WASHINGTON -- One of the Senate's leading hawks, Sen. John McCain (R-Ariz.), took to the Senate floor Thursday to fire back at Sen. Rand Paul (R-Ky.), saying the Kentuckian's rant against extrajudicial drone killings was "simply false."
Quoting extensively from a Wall Street Journal editorial that mocked Paul, McCain also argued that Paul had belittled the growing use of drones to kill terrorism suspects by invoking the name of Jane Fonda and suggesting a drone could have killed her when she was a Vietnam War protester.
Paul took to the floor Wednesday for nearly 13 hours, hoping to pressure the White House to declare whether or not it might use a drone to strike an American citizen in the United States.
McCain, a former Vietnam prisoner of war, was not impressed.
"I watched some of that, quote, debate, unquote, yesterday," McCain said. "I saw colleagues who know better come to the floor and voice some of this same concern, which is totally unfounded.
"I must say that the use of Jane Fonda's name does evoke certain memories with me, and I must say that she is not my favorite American.
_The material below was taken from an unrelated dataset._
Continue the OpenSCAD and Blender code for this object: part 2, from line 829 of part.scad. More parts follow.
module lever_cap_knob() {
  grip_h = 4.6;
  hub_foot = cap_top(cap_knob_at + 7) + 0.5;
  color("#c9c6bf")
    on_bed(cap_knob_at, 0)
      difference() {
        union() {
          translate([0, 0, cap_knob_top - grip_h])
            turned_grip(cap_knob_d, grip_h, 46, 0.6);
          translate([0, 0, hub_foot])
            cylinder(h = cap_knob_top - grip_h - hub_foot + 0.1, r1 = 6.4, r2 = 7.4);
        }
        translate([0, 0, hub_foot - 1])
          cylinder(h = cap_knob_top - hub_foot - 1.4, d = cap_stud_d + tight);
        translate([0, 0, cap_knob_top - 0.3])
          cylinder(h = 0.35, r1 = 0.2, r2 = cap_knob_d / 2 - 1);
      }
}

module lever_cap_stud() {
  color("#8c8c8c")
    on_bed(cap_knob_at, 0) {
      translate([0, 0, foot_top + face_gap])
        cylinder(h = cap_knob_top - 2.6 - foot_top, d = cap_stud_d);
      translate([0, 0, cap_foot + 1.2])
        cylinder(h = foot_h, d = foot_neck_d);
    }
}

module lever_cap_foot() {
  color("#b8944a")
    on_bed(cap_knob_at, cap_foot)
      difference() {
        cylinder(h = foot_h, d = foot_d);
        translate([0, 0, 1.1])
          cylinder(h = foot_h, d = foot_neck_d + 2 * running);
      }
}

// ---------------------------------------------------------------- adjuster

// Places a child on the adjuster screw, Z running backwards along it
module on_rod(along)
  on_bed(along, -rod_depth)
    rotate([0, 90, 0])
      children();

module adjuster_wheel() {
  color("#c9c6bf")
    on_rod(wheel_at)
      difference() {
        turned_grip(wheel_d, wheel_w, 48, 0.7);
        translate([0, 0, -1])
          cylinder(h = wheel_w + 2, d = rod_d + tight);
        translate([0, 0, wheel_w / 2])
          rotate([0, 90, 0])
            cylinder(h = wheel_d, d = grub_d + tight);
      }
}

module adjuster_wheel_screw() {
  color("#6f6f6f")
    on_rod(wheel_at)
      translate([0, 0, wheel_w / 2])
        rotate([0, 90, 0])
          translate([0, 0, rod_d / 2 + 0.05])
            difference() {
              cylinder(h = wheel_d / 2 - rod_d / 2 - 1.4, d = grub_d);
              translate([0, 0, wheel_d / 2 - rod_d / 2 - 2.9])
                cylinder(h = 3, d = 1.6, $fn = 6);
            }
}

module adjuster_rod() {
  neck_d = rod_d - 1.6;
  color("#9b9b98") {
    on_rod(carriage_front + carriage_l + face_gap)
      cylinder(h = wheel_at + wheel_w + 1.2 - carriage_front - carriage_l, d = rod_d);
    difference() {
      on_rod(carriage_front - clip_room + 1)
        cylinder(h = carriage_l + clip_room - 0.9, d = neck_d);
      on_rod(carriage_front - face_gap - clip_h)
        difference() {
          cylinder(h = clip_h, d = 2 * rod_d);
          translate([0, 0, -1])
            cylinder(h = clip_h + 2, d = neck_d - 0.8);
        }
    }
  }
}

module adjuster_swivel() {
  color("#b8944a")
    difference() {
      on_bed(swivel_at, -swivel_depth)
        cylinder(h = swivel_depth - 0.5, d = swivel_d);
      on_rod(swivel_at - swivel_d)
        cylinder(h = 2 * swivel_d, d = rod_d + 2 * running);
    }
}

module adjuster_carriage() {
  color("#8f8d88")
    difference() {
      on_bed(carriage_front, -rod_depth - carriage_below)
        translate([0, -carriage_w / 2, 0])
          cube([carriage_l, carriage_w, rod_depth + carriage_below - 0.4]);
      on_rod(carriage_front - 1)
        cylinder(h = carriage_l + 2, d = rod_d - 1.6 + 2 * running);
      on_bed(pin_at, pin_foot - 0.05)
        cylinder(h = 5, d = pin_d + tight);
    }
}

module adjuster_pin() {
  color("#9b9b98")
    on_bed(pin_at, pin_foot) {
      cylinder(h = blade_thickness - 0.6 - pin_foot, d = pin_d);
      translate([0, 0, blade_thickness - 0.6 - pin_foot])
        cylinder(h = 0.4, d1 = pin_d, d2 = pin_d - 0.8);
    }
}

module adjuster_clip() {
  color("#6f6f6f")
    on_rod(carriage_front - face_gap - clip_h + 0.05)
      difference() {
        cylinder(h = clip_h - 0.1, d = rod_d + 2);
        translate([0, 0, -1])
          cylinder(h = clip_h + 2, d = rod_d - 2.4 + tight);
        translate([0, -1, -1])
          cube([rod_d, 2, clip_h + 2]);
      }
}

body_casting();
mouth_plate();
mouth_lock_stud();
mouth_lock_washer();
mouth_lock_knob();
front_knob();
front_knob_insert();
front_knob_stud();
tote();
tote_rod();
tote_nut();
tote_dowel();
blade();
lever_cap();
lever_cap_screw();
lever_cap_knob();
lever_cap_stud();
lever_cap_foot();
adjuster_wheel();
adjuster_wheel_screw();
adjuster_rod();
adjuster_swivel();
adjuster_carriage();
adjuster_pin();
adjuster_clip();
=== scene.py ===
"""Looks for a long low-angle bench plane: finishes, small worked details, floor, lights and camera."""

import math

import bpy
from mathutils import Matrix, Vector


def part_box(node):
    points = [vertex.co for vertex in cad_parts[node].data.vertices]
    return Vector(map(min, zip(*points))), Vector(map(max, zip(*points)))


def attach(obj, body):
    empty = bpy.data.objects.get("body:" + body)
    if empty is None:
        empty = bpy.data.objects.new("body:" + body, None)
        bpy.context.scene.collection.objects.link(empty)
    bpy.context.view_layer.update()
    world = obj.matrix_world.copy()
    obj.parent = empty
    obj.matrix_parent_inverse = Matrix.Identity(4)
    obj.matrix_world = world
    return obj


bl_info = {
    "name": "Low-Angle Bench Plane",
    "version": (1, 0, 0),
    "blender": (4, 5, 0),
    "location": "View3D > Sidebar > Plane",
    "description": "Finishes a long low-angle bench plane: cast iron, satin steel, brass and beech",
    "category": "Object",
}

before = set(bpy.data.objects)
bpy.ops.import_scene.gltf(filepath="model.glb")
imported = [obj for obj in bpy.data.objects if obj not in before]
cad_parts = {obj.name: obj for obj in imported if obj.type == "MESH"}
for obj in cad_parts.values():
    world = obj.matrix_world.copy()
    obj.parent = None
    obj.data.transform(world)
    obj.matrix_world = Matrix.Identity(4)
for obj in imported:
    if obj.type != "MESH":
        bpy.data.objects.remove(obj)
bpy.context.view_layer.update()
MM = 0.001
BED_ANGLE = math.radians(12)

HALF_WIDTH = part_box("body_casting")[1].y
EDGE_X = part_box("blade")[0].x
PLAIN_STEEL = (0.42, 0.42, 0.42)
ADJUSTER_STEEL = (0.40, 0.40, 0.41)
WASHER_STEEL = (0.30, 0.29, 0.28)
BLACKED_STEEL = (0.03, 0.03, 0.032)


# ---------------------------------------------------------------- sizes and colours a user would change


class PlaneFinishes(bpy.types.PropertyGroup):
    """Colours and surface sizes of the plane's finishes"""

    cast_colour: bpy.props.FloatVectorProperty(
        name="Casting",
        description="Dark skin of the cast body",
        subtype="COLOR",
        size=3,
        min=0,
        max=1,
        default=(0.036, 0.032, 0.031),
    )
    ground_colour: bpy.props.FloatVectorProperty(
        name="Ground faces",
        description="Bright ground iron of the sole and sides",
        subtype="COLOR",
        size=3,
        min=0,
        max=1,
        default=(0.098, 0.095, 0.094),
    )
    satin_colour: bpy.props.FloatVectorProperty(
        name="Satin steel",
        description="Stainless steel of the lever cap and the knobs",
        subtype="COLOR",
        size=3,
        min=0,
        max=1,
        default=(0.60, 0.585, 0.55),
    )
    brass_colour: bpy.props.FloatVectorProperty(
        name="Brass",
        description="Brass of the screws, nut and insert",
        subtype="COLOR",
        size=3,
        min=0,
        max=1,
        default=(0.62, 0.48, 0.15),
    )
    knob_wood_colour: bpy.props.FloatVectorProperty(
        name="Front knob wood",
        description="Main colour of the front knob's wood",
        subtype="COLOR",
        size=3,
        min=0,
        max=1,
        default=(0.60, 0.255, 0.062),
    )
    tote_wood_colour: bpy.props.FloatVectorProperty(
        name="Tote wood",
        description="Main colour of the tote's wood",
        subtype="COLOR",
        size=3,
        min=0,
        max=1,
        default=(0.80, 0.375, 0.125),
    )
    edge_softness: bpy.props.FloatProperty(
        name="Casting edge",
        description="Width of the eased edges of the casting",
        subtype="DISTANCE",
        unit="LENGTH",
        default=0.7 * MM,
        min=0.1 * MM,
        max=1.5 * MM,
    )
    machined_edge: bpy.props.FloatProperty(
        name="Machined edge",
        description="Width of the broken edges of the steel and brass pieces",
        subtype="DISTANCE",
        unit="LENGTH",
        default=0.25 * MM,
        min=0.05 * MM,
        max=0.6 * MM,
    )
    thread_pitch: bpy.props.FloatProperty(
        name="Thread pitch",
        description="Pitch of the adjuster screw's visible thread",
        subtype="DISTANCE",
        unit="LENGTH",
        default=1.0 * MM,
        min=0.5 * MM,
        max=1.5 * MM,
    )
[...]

But I also believe that, as odious as it was, Ms. Fonda acted within her constitutional rights, and to somehow say that someone who disagrees with American policy -- and even may demonstrate against it -- is somehow a member of an organization which makes that individual an enemy combatant is simply false," McCain said, hitting his lectern for emphasis. "It is simply false."
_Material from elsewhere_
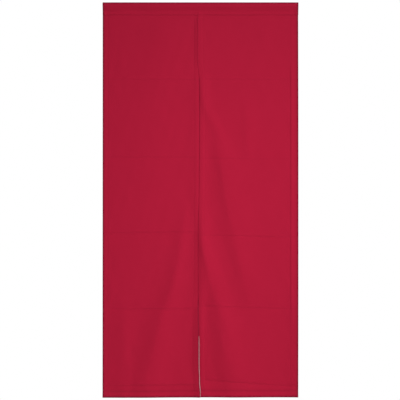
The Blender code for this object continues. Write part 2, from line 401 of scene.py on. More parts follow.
def lap(panel, x, drop):
    """How far the lap lifts the right panel or presses the left one back, with its seam's swell."""
    _, right_edge = at_edges(RIGHT, EDGES, drop)
    past = x - right_edge
    reach = np.where(past < 0, SEAM_SWELL_LEFT, SEAM_SWELL_RIGHT)
    freed = smooth((drop - SEAM_FADES_FROM) / SEAM_FADES_OVER)
    level = smooth((drop - SLEEVE_DROP) / SEAM_SWELLS_OVER) * (1 - freed)
    swell = SEAM_SWELL * bump_at(past, reach) * level
    if panel is RIGHT:
        return swell + mix(SEWN_LAP_STEP, LAP_STEP, freed) * bump_at(past, LAP_REACH)
    return swell - UNDER_LAP * smooth((past + UNDER_LAP_STARTS) / UNDER_LAP_RUN)


def curls(panel, across, from_slit, drop):
    """How far the panel's two side edges curl to the front."""
    outer, inner = at_edges(panel, CURLS, drop)
    at_outer = outer * bump_at(np.maximum(across, 0.0), OUTER_CURL_REACH)
    return at_outer + inner * bump_at(np.maximum(from_slit, 0.0), INNER_CURL_REACH)


def creases(panel, inwards, to_slit, drop):
    """How far the packing creases stand out."""
    total = 0.0
    firmness = mix(CREASE_OUTER_SHARE, 1.0, smooth((inwards - CREASE_FIRMS_FROM) / CREASE_FIRMS_OVER))
    for crease in CREASES[panel.side]:
        below = drop - mix(crease.outer_mm, crease.inner_mm, inwards) * MM
        away = np.abs(below)
        shape = np.exp(-away / CREASE_LINE) + CREASE_BEND_SHARE * (1 - smooth(away / CREASE_BEND))
        total = total + mix(crease.outer_height_mm, crease.inner_height_mm, inwards) * MM * shape
        step_back = np.tanh(below / CREASE_STEP_RUN) * np.exp(-away / CREASE_STEP_FADE)
        total = total - crease.step_mm / 2 * MM * firmness * step_back
    return total * smooth(to_slit / CREASE_FREE_EDGE)


def hem_relief(panel, drop, from_outer, from_slit, from_foot, unevenness):
    """How far the hems lift the front of the cloth, and how their stitches draw it in."""
    total = 0.0
    outer_rise, inner_rise = at_edges(panel, RISES, drop)
    sides = (
        (from_outer, panel.outer_hem, outer_rise, OUTER_FALL_SHARE),
        (from_slit, panel.inner_hem, inner_rise, INNER_FALL_SHARE),
        (from_foot, panel.foot_hem, FOOT_RISE, FOOT_FALL_SHARE),
    )
    for distance, width, rise, fall_share in sides:
        lifted = smooth((width + RISE_STARTS - distance) / RISE_RUN)
        fallen = smooth((width - FALL_STARTS - distance) / FALL_RUN)
        total = total + rise * (lifted - fall_share * fallen)
        total = total + PUCKER * bump_at(distance - (width - STITCHES_IN), PUCKER_REACH) * unevenness
    foot_stitches = panel.foot_hem - STITCHES_IN
    puff = np.sin(math.pi * np.clip(from_foot / foot_stitches, 0.0, 1.0)) ** 2
    return total + FOOT_PUFF * puff - STITCH_VALLEY * bump_at(from_foot - foot_stitches, VALLEY_REACH)


def nominal_rows(panel):
    """Places of the lines that the rows follow, as cut: tucked top, creases, foot hem and foot."""
    middles = [(crease.outer_mm + crease.inner_mm) / 2 * MM for crease in CREASES[panel.side]]
    return [TUCKED_FROM, *middles, LENGTH - panel.foot_hem, LENGTH]


def hung_drop(panel, place, inwards):
    """The drop at which a place down the cut cloth hangs. Rows follow the creases and the slanting foot."""
    slants = [(crease.outer_mm - crease.inner_mm) / 2 * MM for crease in CREASES[panel.side]]
    outer = [0.0, *slants] + [panel.outer_length - LENGTH] * 2
    inner = [0.0, *(-slant for slant in slants)] + [panel.inner_length - LENGTH] * 2
    rows = nominal_rows(panel)
    return place + mix(np.interp(place, rows, outer), np.interp(place, rows, inner), inwards)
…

McCain said it was "ridiculous" and "a stretch of the imagination" to "allege or infer that the President of the United States is going to kill somebody like Jane Fonda, or somebody who disagrees with the policies."
The Wall Street Journal editorial he quoted was even more scathing, declaring, "Give Rand Paul credit for theatrical timing, as a snow storm descended on Washington. The filibuster filled the attention void on Twitter and cable TV. If only his reasoning matched the showmanship."
The editorial also complained that Paul should not be shocked that the United States might kill a citizen by drone strike within its own borders, arguing that the Obama administration is well within its rights to kill enemies of the country, wherever they may be.
Paul has vigorously opposed the growing use of drones by the administration, saying the strikes violate due process guaranteed under the Constitution and permit the president to act as judge, jury and executioner.